Short-term load forecasting method based on secondary decomposition and improved hierarchical clustering

Abstract

In the context of large-scale grid connection of new energy, short-term load forecasting is a vital and challenging task for power system to balance supply and demand. To effectively improve the forecasting accuracy, a new load forecasting method is proposed aiming to mine the characteristics of load data and study the application of artificial intelligence algorithms. In this paper, the seasonal and trend decomposition using loess (STL) method is firstly applied to decompose the load data into the trend, seasonal and residual components and the residual component with the highest complexity is further decomposed by the complete ensemble empirical mode decomposition with adaptive noise (CEEMDAN) approach.

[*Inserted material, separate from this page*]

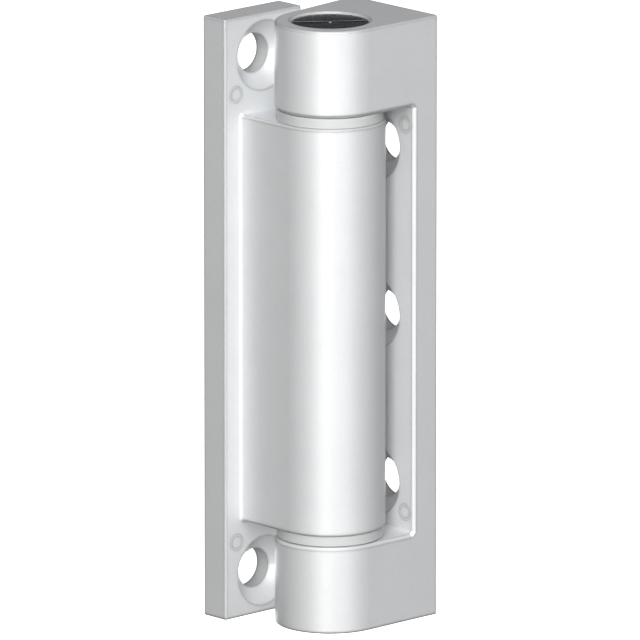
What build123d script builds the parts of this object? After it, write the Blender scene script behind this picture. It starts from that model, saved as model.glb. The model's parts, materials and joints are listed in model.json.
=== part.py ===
from build123d import *
import math
import os

# Screw-on hinge of two cast leaves, in millimetres.
# The hinge stands upright: the pin runs along Z, and the height is centred on Z = 0.
# The fixed leaf is screwed to a face across Y. The origin is the centre of its mounting face,
# which looks along +Y. The swing leaf is shown opened square to it: its mounting face looks along +X.

# Leaves
leaf_height = 100.0
plate_thickness = 5.2
fixed_plate_width = 17.0
swing_plate_width = 20.0
fixed_face_to_axis = 16.7
swing_face_to_axis = 15.4
axis_to_fixed_middle = 4.0
edge_radius = 0.4
inner_corner_radius = 0.6
mounting_edge_chamfer = 0.15

# Knuckles
knuckle_diameter = 18.0
end_knuckle_height = 14.4
knuckle_rim_chamfer = 0.3
window_edge_chamfer = 0.5
window_corner_chamfer = 0.4
web_from_right_end = 2.0

# Pin and bushes
pin_diameter = 10.0
pin_end_chamfer = 0.6
pin_running_clearance = 0.05
pin_core_clearance = 0.25
bush_wall = 1.5
bush_sleeve_length = 14.0
flange_thickness = 1.7
flange_diameter = 17.4
flange_edge_chamfer = 0.15
end_play = 0.1

# Caps over the pin ends
cap_diameter = 12.6
cap_thickness = 2.3
cap_depth_below_end = 0.3
cap_edge_chamfer = 0.25
cap_groove_width = 0.4
cap_groove_depth = 0.3
cap_groove_length = 11.4
cap_groove_angle = -38.0
cap_dot_diameter = 0.8
cap_dot_height = 0.12
cap_seat_chamfer = 0.35

# Screw holes for countersunk M6 screws
screw_hole_diameter = 6.6
countersink_diameter = 11.6
countersink_angle = 90.0
fixed_hole_from_end = 7.0
swing_hole_from_window_end = 7.6
swing_hole_from_edge = 9.2
swing_hole_count = 3

# Rings that the ejector pins of the mould left on the front faces
mark_diameter = 2.6
mark_groove_width = 0.2
mark_groove_depth = 0.1
fixed_mark_from_end = 12.7
fixed_mark_from_edge = 2.5
swing_mark_from_window_end = 3.3
swing_mark_from_edge = 2.1

# Two places closer than this are the same place
NEAR = 1e-4

# Worked out from the sizes above
knuckle_radius = knuckle_diameter / 2
pin_radius = pin_diameter / 2
bush_inner_radius = pin_radius + pin_running_clearance
bush_outer_radius = bush_inner_radius + bush_wall
core_radius = pin_radius + pin_core_clearance
cap_radius = cap_diameter / 2
half_height = leaf_height / 2
end_knuckle_inner_z = half_height - end_knuckle_height
centre_knuckle_half = end_knuckle_inner_z - flange_thickness - end_play
cap_seat_depth = cap_thickness + cap_depth_below_end
pin_half_length = half_height - cap_seat_depth

axis_x = axis_to_fixed_middle
axis_y = -fixed_face_to_axis
axis = Vector(axis_x, axis_y)
fixed_front_y = -plate_thickness
fixed_left_x = -fixed_plate_width / 2
fixed_right_x = fixed_plate_width / 2
swing_back_x = axis_x + swing_face_to_axis
swing_front_x = swing_back_x - plate_thickness
swing_end_y = axis_y - knuckle_radius
swing_far_y = swing_end_y + swing_plate_width
fixed_hole_z = half_height - fixed_hole_from_end
fixed_mark_z = half_height - fixed_mark_from_end
swing_hole_y = swing_end_y + swing_hole_from_edge
swing_hole_z = end_knuckle_inner_z - swing_hole_from_window_end
swing_hole_spacing = 2 * swing_hole_z / (swing_hole_count - 1)
swing_mark_z = end_knuckle_inner_z - swing_mark_from_window_end


def on_knuckle(angle):
    """Point of the knuckles' circle, at an angle in degrees from +X."""
    turn = math.radians(angle)
    return axis + Vector(math.cos(turn), math.sin(turn)) * knuckle_radius


def flank_angle(corner, side):
    """Angle at which the straight flank from a corner runs into the knuckles' circle."""
    reach = corner - axis
    direction = math.degrees(math.atan2(reach.Y, reach.X))
    return direction + side * math.degrees(math.acos(knuckle_radius / reach.length))


def knuckle_block(first_corner, last_corner, bottom_z, top_z):
    """Knuckle with two straight flanks that run from its circle to the corners of its plate.

    The round part goes anticlockwise, seen from above, from the first corner's flank to the last one's.
    """
    start = flank_angle(first_corner, 1)
    end = flank_angle(last_corner, -1)
    if end < start:
        end += 360
    outline = [
        Line(first_corner, on_knuckle(start)),
        ThreePointArc(on_knuckle(start), on_knuckle((start + end) / 2), on_knuckle(end)),
        Line(on_knuckle(end), last_corner),
        Line(last_corner, first_corner),
    ]
    return Pos(0, 0, bottom_z) * extrude(make_face(outline), top_z - bottom_z)


def on_axis(shape, z=0.0):
    """The same shape moved from the Z axis to the hinge axis, at a height."""
    return Pos(axis_x, axis_y, z) * shape


def in_plane(edge, across, *places):
    """Whether a whole edge lies in one of the planes at these places along an axis."""
    heights = [(edge @ step).dot(across.direction) for step in (0, 0.25, 0.5, 0.75, 1)]
    return any(all(abs(height - place) < NEAR for height in heights) for place in places)


def border(faces):
    """Edges that run round a group of faces."""
    edges = [edge for face in faces for edge in face.edges()]
    return [edge for edge in edges if sum(edge.is_same(other) for other in edges) == 1]


def countersunk_hole():
    """Cutter for a countersunk screw hole, from the plate's front face at Z = 0 down through the plate."""
    hole_radius = screw_hole_diameter / 2
    sink_radius = countersink_diameter / 2
    slope = math.tan(math.radians(countersink_angle / 2))
    sink_depth = (sink_radius - hole_radius) / slope
    margin = 0.5
    profile = Polyline(
        (0, margin),
        (sink_radius + margin * slope, margin),
        (hole_radius, -sink_depth),
        (hole_radius, -plate_thickness - margin),
        (0, -plate_thickness - margin),
        close=True,
    )
    return revolve(Plane.XZ * make_face(profile), Axis.Z)


def mark():
    """Cutter for an ejector mark, a fine round groove in a front face at Z = 0."""
    outer_radius = mark_diameter / 2
    core = Cylinder(outer_radius - mark_groove_width, 2 * mark_groove_depth)
    return Cylinder(outer_radius, 2 * mark_groove_depth) - core


def fixed_front(x, z):
    """Place on the fixed leaf's front face, with Z pointing out of it."""
    return Plane((x, fixed_front_y, z), x_dir=(1, 0, 0), z_dir=(0, -1, 0))


def swing_front(y, z):
    """Place on the swing leaf's front face, with Z pointing out of it."""
    return Plane((swing_front_x, y, z), x_dir=(0, 1, 0), z_dir=(-1, 0, 0))


def make_fixed_leaf():
    plate = Box(fixed_plate_width, plate_thickness, leaf_height)
    plate = Pos(0, -plate_thickness / 2, 0) * plate
    plate = chamfer([e for e in plate.edges() if in_plane(e, Axis.Y, 0)], mounting_edge_chamfer)
    outer = [e for e in plate.edges() if e.length > 2 * mounting_edge_chamfer]
    plate = fillet([e for e in outer if not in_plane(e, Axis.Y, 0, -mounting_edge_chamfer)], edge_radius)

    # The web's left flank stands square to the plate, and its right flank slants to the plate's right end
    web_left = Vector(axis_x - knuckle_radius, fixed_front_y)
    web_right = Vector(fixed_right_x - web_from_right_end, fixed_front_y)
    web = knuckle_block(web_left, web_right, -centre_knuckle_half, centre_knuckle_half)
    rims = [e for e in web.edges() if in_plane(e, Axis.Z, centre_knuckle_half, -centre_knuckle_half)]
    rims = [e for e in rims if not in_plane(e, Axis.Y, fixed_front_y)]
    web = chamfer(rims, knuckle_rim_chamfer)
    leaf = plate + web
    roots = [e for e in leaf.edges() if in_plane(e, Axis.Y, fixed_front_y)]
    roots = [e for e in roots if web_left.X - NEAR < e.center().X < web_right.X + NEAR]
    roots = [e for e in roots if abs(e.center().Z) < centre_knuckle_half + NEAR]
    leaf = fillet(roots, inner_corner_radius)

    # Seats for the bush sleeves, and the narrower core between them that only clears the pin
    sleeve_seat = Cylinder(bush_outer_radius, 2 * bush_sleeve_length)
    leaf -= on_axis(sleeve_seat, centre_knuckle_half)
    leaf -= on_axis(sleeve_seat, -centre_knuckle_half)
    leaf -= on_axis(Cylinder(core_radius, leaf_height))

    for end in (-1, 1):
        leaf -= fixed_front(0, end * fixed_hole_z) * countersunk_hole()
        leaf -= fixed_front(fixed_left_x + fixed_mark_from_edge, end * fixed_mark_z) * mark()
    return leaf


def make_swing_leaf():
    first_corner = Vector(swing_back_x, swing_far_y)
    last_corner = Vector(swing_back_x, swing_end_y)
    leaf = knuckle_block(first_corner, last_corner, -half_height, half_height)

    # The opening between the end knuckles, down to the plate's front face
    window_left_x = axis_x - knuckle_diameter
    window = Box(swing_front_x - window_left_x, 2 * leaf_height, 2 * end_knuckle_inner_z)
    leaf -= Pos((swing_front_x + window_left_x) / 2, axis_y, 0) * window

    corners = [e for e in leaf.edges() if in_plane(e, Axis.X, swing_front_x)]
    corners = [e for e in corners if in_plane(e, Axis.Z, end_knuckle_inner_z, -end_knuckle_inner_z)]
    leaf = chamfer(corners, window_corner_chamfer)
    window_faces = [
        face
        for face in leaf.faces()
        if all(abs(v.Z) < end_knuckle_inner_z + NEAR and v.X < swing_front_x + NEAR for v in face.vertices())
    ]
    leaf = chamfer(border(window_faces), window_edge_chamfer)

    leaf = chamfer([e for e in leaf.edges() if in_plane(e, Axis.X, swing_back_x)], mounting_edge_chamfer)
    outer = [e for e in leaf.edges() if in_plane(e, Axis.Z, half_height, -half_height)]
    outer = [e for e in outer if not in_plane(e, Axis.X, swing_back_x - mounting_edge_chamfer)]
    leaf = fillet(outer, edge_radius)

    for end in (-1, 1):
        leaf -= on_axis(Cylinder(cap_radius, 2 * cap_seat_depth), end * half_height)
        rim = [e for e in leaf.edges().filter_by(GeomType.CIRCLE) if in_plane(e, Axis.Z, end * half_height)]
        rim = [e for e in rim if e.length > cap_radius * 2 * math.pi - NEAR]
        leaf = chamfer(rim, cap_seat_chamfer)
    leaf -= on_axis(Cylinder(pin_radius, leaf_height))

    for number in range(swing_hole_count):
        z = number * swing_hole_spacing - swing_hole_z
        leaf -= swing_front(swing_hole_y, z) * countersunk_hole()
    for end in (-1, 1):
        leaf -= swing_front(swing_end_y + swing_mark_from_edge, end * swing_mark_z) * mark()
    return leaf


def make_flanged_bush():
    """Bush with its flange's inner face at Z = 0 and its sleeve below."""
    flange = Pos(0, 0, flange_thickness / 2) * Cylinder(flange_diameter / 2, flange_thickness)
    flange = chamfer(flange.edges().filter_by(GeomType.CIRCLE), flange_edge_chamfer)
    sleeve = Pos(0, 0, -bush_sleeve_length / 2) * Cylinder(bush_outer_radius, bush_sleeve_length)
    bore = Cylinder(bush_inner_radius, 4 * bush_sleeve_length)
    return flange + sleeve - bore


def make_pin():
    pin = Cylinder(pin_radius, 2 * pin_half_length)
    return chamfer(pin.edges().filter_by(GeomType.CIRCLE), pin_end_chamfer)


def make_cap():
    """Cap with its inner face at Z = 0 and its outer face above."""
    cap = Pos(0, 0, cap_thickness / 2) * Cylinder(cap_radius, cap_thickness)
    rim = cap.edges().filter_by(GeomType.CIRCLE).sort_by(Axis.Z)[-1]
    cap = chamfer(rim, cap_edge_chamfer)
    groove = Rot(0, 0, cap_groove_angle) * Box(cap_groove_length, cap_groove_width, 2 * cap_groove_depth)
    cap -= Pos(0, 0, cap_thickness) * groove
    dot_height = cap_groove_depth + cap_dot_height
    dot = Cylinder(cap_dot_diameter / 2, dot_height)
    return cap + Pos(0, 0, cap_thickness - cap_groove_depth + dot_height / 2) * dot


bush = make_flanged_bush()
cap = make_cap()
parts = {
    "fixed_leaf": make_fixed_leaf(),
    "swing_leaf": make_swing_leaf(),
    "hinge_pin": on_axis(make_pin()),
    "upper_flanged_bush": on_axis(bush, centre_knuckle_half),
    "lower_flanged_bush": on_axis(mirror(bush, Plane.XY), -centre_knuckle_half),
    "upper_cap": on_axis(cap, pin_half_length),
    "lower_cap": on_axis(mirror(cap, Plane.XY), -pin_half_length),
}

os.makedirs("parts", exist_ok=True)
for name, shape in parts.items():
    export_step(shape, f"parts/{name}.step")
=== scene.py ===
import json
import math

import bmesh
import bpy
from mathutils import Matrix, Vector


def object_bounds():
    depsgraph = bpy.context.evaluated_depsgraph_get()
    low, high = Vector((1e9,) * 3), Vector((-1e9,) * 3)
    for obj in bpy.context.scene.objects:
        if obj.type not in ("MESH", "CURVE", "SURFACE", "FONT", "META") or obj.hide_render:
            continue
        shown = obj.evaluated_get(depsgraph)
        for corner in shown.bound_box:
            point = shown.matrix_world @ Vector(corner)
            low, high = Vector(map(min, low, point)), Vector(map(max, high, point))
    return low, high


bl_info = {
    "name": "Screw-on hinge finishes",
    "version": (1, 0, 0),
    "blender": (4, 5, 0),
    "location": "3D View > Sidebar > Hinge",
    "description": "Gives a capped screw-on hinge its real finishes and sets it in a small studio",
    "category": "Object",
}

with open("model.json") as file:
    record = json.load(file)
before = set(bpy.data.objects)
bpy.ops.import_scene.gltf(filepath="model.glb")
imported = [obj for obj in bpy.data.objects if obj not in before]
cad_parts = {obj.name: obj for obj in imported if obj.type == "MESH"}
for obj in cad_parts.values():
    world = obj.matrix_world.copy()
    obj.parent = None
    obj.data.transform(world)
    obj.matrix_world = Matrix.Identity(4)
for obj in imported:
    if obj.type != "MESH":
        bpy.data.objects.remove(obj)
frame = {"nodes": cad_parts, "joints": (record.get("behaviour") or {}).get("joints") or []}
CAD_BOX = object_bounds()

# Every length in this file is in metres, as in the frame
MM = 0.001

# Nearly all of a noise pattern lies between these values
NOISE_LOW = 0.3
NOISE_HIGH = 0.7

# Scaled like this, a noise pattern changes only along Z, so it makes lines round an upright piece
LINES_ROUND = (0.01, 0.01, 1)

# Half the side of the square floor: it reaches past the camera, which stands under 3 m away
FLOOR_REACH = 6

# Width of the camera's sensor, in millimetres
SENSOR_WIDTH = 36

WHITE = (1, 1, 1)

# The hinge axis runs upright through this point
AXIS = Vector(frame["joints"][0]["pos_m"])


def linear(code):
    """Linear red, green and blue of an sRGB colour written as six hex digits."""
    values = [int(code[i : i + 2], 16) / 255 for i in (0, 2, 4)]
    return [v / 12.92 if v <= 0.04045 else ((v + 0.055) / 1.055) ** 2.4 for v in values]


def add_node(tree, kind, inputs=None, **settings):
    """Add a node with its settings. Each input is a value, or the socket that it is linked from."""
    node = tree.nodes.new(kind)
    for name, value in settings.items():
        setattr(node, name, value)
    for name, value in (inputs or {}).items():
        if isinstance(value, bpy.types.NodeSocket):
            tree.links.new(value, node.inputs[name])
        else:
            node.inputs[name].default_value = value
    return node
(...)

Secondly, in order to reduce the number of components, the improved hierarchical clustering technique is proposed to cluster all intrinsic mode functions (IMFs) obtained by CEEMDAN into high-frequency and low-frequency components. Then, different network models are trained to get the prediction results for different components, and the total load prediction value is achieved by stacking all of them. Finally, the national demand dataset of Great Britain in 2021–2022 is used to conduct the ablation and comparative experiments. The mean absolute percentage error (MAPE) and the root mean square error (RMSE) of the proposed method are 2.064% and 724.01 MW, respectively, which verified the effectiveness and advancement of the proposed method.